Demand is back with gusto.
In the 12-month period through April, the industry saw more rooms sold than ever before, Lomanno said.
“The industry is much more likely to revert back to the historical demand growth rates, which is positive,” Lomanno said. “That’s going to jettison movement forward.”
There was an annualized compound growth rate for demand of 2.7% between 1992 and 2000 and also the 2003-2005 period.
Lomanno also shared some preliminary findings from STR’s Booking Channel Analysis, which analyzes booking behavior through various booking channels, such as online travel agencies, the global distribution systems and proprietary brand websites.
The data show the majority of demand and revenue for chain hotels in 2010 came from property-direct channels, with 54.3% of demand and 46.5% of revenue.
Conversely, the online travel agency retail-merchant channels accounted for 4.6% of demand and 4.3% of revenue (paid directly to the hotel, not what the consumer pays) and the OTA opaque channel accounted for 2% of demand and 1.2% of revenue.
Markets with the greatest OTA combined demand in chain hotels for 2010 included: the Florida Keys; Maui Island, Hawaii; San Francisco; Anaheim-Santa Ana; and Kauai Island, Hawaii.
Lomanno said this suggests OTA activity is higher in leisure and group destinations.
STR’s projections (as percent change compared to prior year):
ADR should exceed US$100 again this year, reaching US$102.21, according to Lomanno. It should exceed the previous peak of US$107.35 realized in 2008 by the end of 2012.
After accounting for inflation, it will have taken more than four years to get back to 2008 levels, Lomanno said.
Steve Rushmore, HVS
“What a difference six months makes,” said Steve Rushmore, president and founder of HVS. “Specifically the last six months of 2010—that’s where we saw the turnaround in the U.S.”
The value per room of a typical hotel dropped 31% in 2009, increased 17% in 2010 and is estimated to increase 28% in 2011 for an actual value of US$84,000 per room, according to Rushmore.
All 52 markets covered by HVS will see room value increase this year, Rushmore said.

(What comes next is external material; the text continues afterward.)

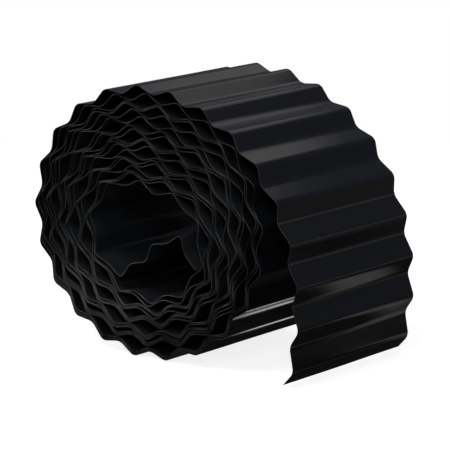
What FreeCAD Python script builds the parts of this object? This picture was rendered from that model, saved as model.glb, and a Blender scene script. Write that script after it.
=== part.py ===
import FreeCAD, Part
import math
import os

# Plastic lawn edging: one long strip of wavy plastic, rolled up on itself and lying on its side.
# The roll's axis runs along Y, its near end faces -Y, the loose outer end hangs down on the +X side.
# Millimetres. The origin is the middle of the footprint, at floor level.

os.makedirs("parts", exist_ok=True)
doc = FreeCAD.newDocument("lawn_edging")

# Sizes

sheet = doc.addObject("Spreadsheet::Sheet", "sizes")
sizes = [
    ("strip_width", 150.0, "height of the edging, which is the length of the roll along Y"),
    ("strip_thickness", 0.5, "thickness of the plastic"),
    ("wave_pitch", 32.32, "crest to crest along the strip"),
    ("wave_height", 6.53, "crest to trough on the middle of the plastic"),
    ("bend_radius", 7.5, "rounding of each crest and trough, on the middle of the plastic"),
    ("roll_width", 234.4, "crest to crest across the wound part"),
    ("roll_height", 217.2, "crest to crest up the wound part, which sags a little"),
    ("roll_turns", 17.669, "turns from the outer end to where the inner end leaves the bore's wall"),
    ("turn_gap", 0.888, "least spacing of two turns measured outwards, middle to middle"),
    ("turn_slack", 0.3, "softening of the spacing where one turn slides out of step with the next"),
    ("turn_ease", 0.8, "softening of the way in which a turn comes to lie against the one outside it"),
    ("wave_slip", 0.05, "how much the waves are squeezed or drawn out where turns press together"),
    ("slip_angle", 54.4, "direction in which that happens most, degrees clockwise from the top"),
    ("loose_angle", 127.9, "where the loose outer end stops, degrees clockwise from the top"),
    ("loose_phase", 164.7, "place of the cut end in its wave, 0 for a crest and 180 for a trough"),
    ("loose_lift", 26.3, "how far the loose end stands off the roll at a quarter turn"),
    ("loose_power", 2.60, "how quickly it lifts off"),
    ("tongue_x", 48.2, "where the inner end stops, right of the roll's middle"),
    ("tongue_z", -31.1, "where the inner end stops, below the roll's middle if less than nothing"),
    ("tongue_lead", 78.8, "how strongly the inner end keeps its way as it leaves the wall"),
    ("tongue_drop", 80.3, "how strongly it heads down at its tip"),
    ("tongue_pitch", 29.1, "crest to crest along the inner end"),
    ("tongue_tilt", 14.1, "lean of that last drop, degrees from upright"),
    ("core_inset", 30.0, "how far the plain core stops short of each end of the roll"),
]
for row, (name, value, note) in enumerate(sizes, start=1):
    sheet.set("A%d" % row, name)
    sheet.set("B%d" % row, "%g" % value)
    sheet.set("C%d" % row, note)
    sheet.setAlias("B%d" % row, name)
doc.recompute()


def size(name):
    return float(sheet.get(name))


width = size("strip_width")
thick = size("strip_thickness")
pitch = size("wave_pitch")
rise = size("wave_height") / 2
bend = size("bend_radius")
half_across = size("roll_width") / 2 - rise - thick / 2
half_up = size("roll_height") / 2 - rise - thick / 2
inset = size("core_inset")

STEP = math.radians(1.0)
PER_TURN = 360

# Straight flanks meet in a point this far from the middle level before the bend rounds it off

flank_angle = math.atan(2 * rise / (pitch / 2))
apex = rise + bend * (1 / math.cos(flank_angle) - 1)


# Room that two turns need when their waves are out of step by the given angle

def spacing(out_of_step):
    return size("turn_gap") + math.hypot(2 * rise * math.sin(out_of_step / 2), size("turn_slack"))


# Outline of the wound part, an oval, with the loose end lifting off it

def outer_radius(angle):
    across = half_up * math.sin(angle)
    up = half_across * math.cos(angle)
    radius = half_across * half_up / math.hypot(across, up)
    if angle > 0:
        radius += size("loose_lift") * (angle / (math.pi / 2)) ** size("loose_power")
    return radius


# The strip is followed inwards from its loose end. Each turn lies against the turn outside it.

slip_angle = math.radians(size("slip_angle"))
angles = []
radii = []
waves = []
angle = math.radians(size("loose_angle"))
turned = math.radians(size("loose_phase"))
for count in range(round(size("roll_turns") * PER_TURN) + 1):
    radius = outer_radius(angle)
    slip = 0.0
    if count >= PER_TURN:
        out_of_step = waves[count - PER_TURN] - turned
        within = radii[count - PER_TURN] - spacing(out_of_step)
        radius = (radius + within - math.hypot(radius - within, size("turn_ease"))) / 2
        slip = size("wave_slip") * max(0.0, math.cos(angle - slip_angle)) * math.sin(out_of_step)
    angles.append(angle)
    radii.append(radius)
    waves.append(turned)
    change = radii[-1] - radii[-2] if count else 0.0
    turned -= 2 * math.pi * math.hypot(radius * STEP, change) / pitch * (1 + slip)
    angle -= STEP
last = len(radii) - 1


# Place on the wound part, a share of the way between two steps, lifted off the middle level

def wound(step, share, lift):
    radius = radii[step] + share * (radii[step + 1] - radii[step]) + lift
    angle = angles[step] - share * STEP
    return (radius * math.sin(angle), radius * math.cos(angle))


# Inner end of the strip: it leaves the bore's wall, crosses the bore in an S and turns down

start = (radii[last] * math.sin(angles[last]), radii[last] * math.cos(angles[last]))
heading = (-math.cos(angles[last]), math.sin(angles[last]))
tilt = math.radians(size("tongue_tilt"))
tip = (size("tongue_x"), size("tongue_z"))
lead = tuple(start[i] + size("tongue_lead") * heading[i] for i in (0, 1))
drop = (tip[0] - size("tongue_drop") * math.sin(tilt), tip[1] + size("tongue_drop") * math.cos(tilt))
TONGUE_STEPS = 240


def spine(count):
    share = count / TONGUE_STEPS
    rest = 1 - share
    weights = (rest ** 3, 3 * rest ** 2 * share, 3 * rest * share ** 2, share ** 3)
    corners = (start, lead, drop, tip)
    return tuple(sum(w * c[i] for w, c in zip(weights, corners)) for i in (0, 1))


# Points of the zigzag, one on each crest and one in each trough

zigzag = [wound(0, 0.0, rise * math.cos(waves[0]))]
target = math.pi * math.floor(waves[0] / math.pi)
for step in range(last):
    while waves[step + 1] <= target:
        share = (waves[step] - target) / (waves[step] - waves[step + 1])
        zigzag.append(wound(step, share, apex * math.cos(target)))
        target -= math.pi
turned = waves[last]
before = start
for count in range(1, TONGUE_STEPS + 1):
    here = spine(count)
    run = math.hypot(here[0] - before[0], here[1] - before[1])
    along = ((here[0] - before[0]) / run, (here[1] - before[1]) / run)
    turned -= 2 * math.pi * run / size("tongue_pitch")
    if turned <= target or count == TONGUE_STEPS:
        lift = apex * math.cos(target) if turned <= target else rise * math.cos(turned)
        zigzag.append((here[0] + lift * along[1], here[1] - lift * along[0]))
        target -= math.pi
    before = here


# One side of the plastic, or its middle, as flanks and bends: (point, point) or (point, top, point)

def runs(corners, offset):
    ways = []
    for first, second in zip(corners, corners[1:]):
        run = math.hypot(second[0] - first[0], second[1] - first[1])
        ways.append(((second[0] - first[0]) / run, (second[1] - first[1]) / run))
    done = []
    here = (corners[0][0] - offset * ways[0][1], corners[0][1] + offset * ways[0][0])
    for i in range(1, len(corners) - 1):
        one, two = ways[i - 1], ways[i]
        turn = math.atan2(one[0] * two[1] - one[1] * two[0], one[0] * two[0] + one[1] * two[1])
        hand = math.copysign(1.0, turn)
        cut = bend * math.tan(abs(turn) / 2)
        radius = bend - hand * offset
        middle = (
            corners[i][0] - cut * one[0] - hand * bend * one[1],
            corners[i][1] - cut * one[1] + hand * bend * one[0],
        )
        arc = []
        for share in (0.0, 0.5, 1.0):
            way = math.atan2(one[1], one[0]) + share * turn
            arc.append((
                middle[0] + hand * radius * math.sin(way),
                middle[1] - hand * radius * math.cos(way),
            ))
        done.append((here, arc[0]))
        done.append(tuple(arc))
        here = arc[2]
    end = (corners[-1][0] - offset * ways[-1][1], corners[-1][1] + offset * ways[-1][0])
    done.append((here, end))
    return done


outer = runs(zigzag, thick / 2)
inner = runs(zigzag, -thick / 2)

# The roll stands on the floor and in the middle of its footprint

reach = [p for run in outer + inner for p in run]
shift_x = -(min(p[0] for p in reach) + max(p[0] for p in reach)) / 2
shift_z = -min(p[1] for p in reach)


def vector(point):
    return FreeCAD.Vector(point[0] + shift_x, 0.0, point[1] + shift_z)


def edges(side):
    shapes = []
    for run in side:
        if len(run) == 3:
            shapes.append(Part.Arc(*[vector(p) for p in run]).toShape())
        else:
            shapes.append(Part.makeLine(vector(run[0]), vector(run[1])))
    return shapes


def closing(first, second):
    return Part.makeLine(vector(first), vector(second))


# Strip: its section swept along the full width

strip_wire = Part.Wire(
    edges(outer)
    + [closing(outer[-1][-1], inner[-1][-1])]
    + edges([run[::-1] for run in inner[::-1]])
    + [closing(inner[0][0], outer[0][0])]
)
strip_section = doc.addObject("Part::Feature", "strip_section")
strip_section.Shape = Part.Face(strip_wire)
strip = doc.addObject("Part::Extrusion", "strip")
strip.Base = strip_section
strip.DirMode = "Custom"
strip.Dir = FreeCAD.Vector(0, 1, 0)
strip.Solid = True
strip.setExpression("LengthFwd", "sizes.strip_width")

# Core: the wound part filled from the innermost turn to the outermost, set in at both ends.
# Its two walls run inside the plastic of those turns.

middle = runs(zigzag, 0.0)
NEARLY_A_TURN = 350.0


def swept(run):
    # degrees that the middle of this flank or bend lies round from the top, clockwise
    x = (run[0][0] + run[-1][0]) / 2
    z = (run[0][1] + run[-1][1]) / 2
    return math.degrees(math.atan2(x, z))


def turn_of(first, way):
    # the runs of all but a few degrees of one turn, from the given run on
    total = 0.0
    count = first
    while total < NEARLY_A_TURN:
        change = (swept(middle[count]) - swept(middle[count + way]) + 180.0) % 360.0 - 180.0
        total += abs(change)
        count += way
    low, high = min(first, count), max(first, count)
    return middle[low:high + 1]


def ring_face(turn):
    return Part.Face(Part.Wire(edges(turn) + [closing(turn[-1][-1], turn[0][0])]))


half_waves = int((waves[0] - waves[last]) / math.pi)
flanks = [i for i, run in enumerate(middle) if len(run) == 2]
first_lying = next(i for i in flanks if swept(middle[i]) < 0)
last_lying = max(i for i in flanks if i < 2 * half_waves)
outer_disc = ring_face(turn_of(first_lying, 1))
bore_disc = ring_face(turn_of(last_lying, -1))
core_section = doc.addObject("Part::Feature", "core_section")
core_section.Shape = outer_disc.cut(bore_disc)
core = doc.addObject("Part::Extrusion", "core")
core.Base = core_section
core.DirMode = "Custom"
core.Dir = FreeCAD.Vector(0, 1, 0)
core.Solid = True
core.setExpression("LengthFwd", "sizes.strip_width - 2 * sizes.core_inset")
core.setExpression("Placement.Base.y", "sizes.core_inset")

# One piece

roll = doc.addObject("Part::Fuse", "edging_strip")
roll.Label = "edging_strip"
roll.Base = core
roll.Tool = strip
roll.setExpression("Placement.Base.y", "-sizes.strip_width / 2")

doc.recompute()
for thing in doc.Objects:
    if "Invalid" in thing.State or "Error" in thing.State:
        raise RuntimeError("%s did not compute" % thing.Label)
    if hasattr(thing, "Shape") and (thing.Shape.isNull() or not thing.Shape.isValid()):
        raise RuntimeError("%s has no sound shape" % thing.Label)
if len(roll.Shape.Solids) != 1:
    raise RuntimeError("the roll is not one solid")
roll.Shape.exportStep("parts/%s.step" % roll.Label)
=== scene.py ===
"""Plastic lawn edging in a roll: one long wavy strip, wound up and lying on its side.

Metres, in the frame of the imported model. The roll's axis runs along Y, the end seen in the photo faces -Y,
and the strip's loose outer end hangs down on the +X side.
"""

import math

import bmesh
import bpy
from mathutils import Euler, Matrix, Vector, noise


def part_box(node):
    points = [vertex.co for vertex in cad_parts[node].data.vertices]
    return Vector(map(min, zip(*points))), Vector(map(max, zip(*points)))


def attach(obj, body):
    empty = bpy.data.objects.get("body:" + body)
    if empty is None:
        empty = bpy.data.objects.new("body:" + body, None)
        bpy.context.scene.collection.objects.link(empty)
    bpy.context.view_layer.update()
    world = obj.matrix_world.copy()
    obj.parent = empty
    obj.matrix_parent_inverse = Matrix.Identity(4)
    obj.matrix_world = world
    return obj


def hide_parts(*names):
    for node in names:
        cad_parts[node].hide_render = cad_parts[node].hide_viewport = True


bl_info = {
    "name": "Lawn Edging Roll",
    "version": (1, 0, 0),
    "blender": (4, 5, 0),
    "location": "View3D > Sidebar > Edging",
    "description": "Makes a roll of wavy plastic lawn edging with a loose end, and a plain stage for it",
    "category": "Add Mesh",
}

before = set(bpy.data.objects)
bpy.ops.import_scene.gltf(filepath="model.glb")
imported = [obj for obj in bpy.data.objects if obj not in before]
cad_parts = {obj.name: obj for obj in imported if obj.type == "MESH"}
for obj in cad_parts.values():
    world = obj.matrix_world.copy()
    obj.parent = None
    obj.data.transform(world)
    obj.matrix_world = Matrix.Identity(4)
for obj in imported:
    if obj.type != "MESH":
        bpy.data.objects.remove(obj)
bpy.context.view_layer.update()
LOW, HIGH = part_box("edging_strip")


# Sizes and colours that a user would change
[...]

“We should be back up to the peak by 2012,” he said. At that time, value per room for the typical hotel is expected to be US$104,000. The most recent peak was in 2006 when value per room was US$99,000.
In HVS’s study of major hotel transactions, year-to-date 2011 there were 54 hotels with 15,760 rooms transacted so far.
“This is 14 transactions higher than we were at this time last year,” Rushmore said. “From a brokerage point of view, things are getting better. Value per room is much higher than the previous year. We also can see that transactions are at larger hotels at higher prices per room.”
Rushmore said he wouldn’t sell in any market today. “Hold on until 2012, 2013 and sell in those cities that don’t have growth potential,” he said. He listed: Albuquerque, New Mexico; Buffalo, New York; Norfolk, Virginia; Nashville; and St. Louis as examples.
He said the time is now to start building to open in 2013-2014—if you can get financing.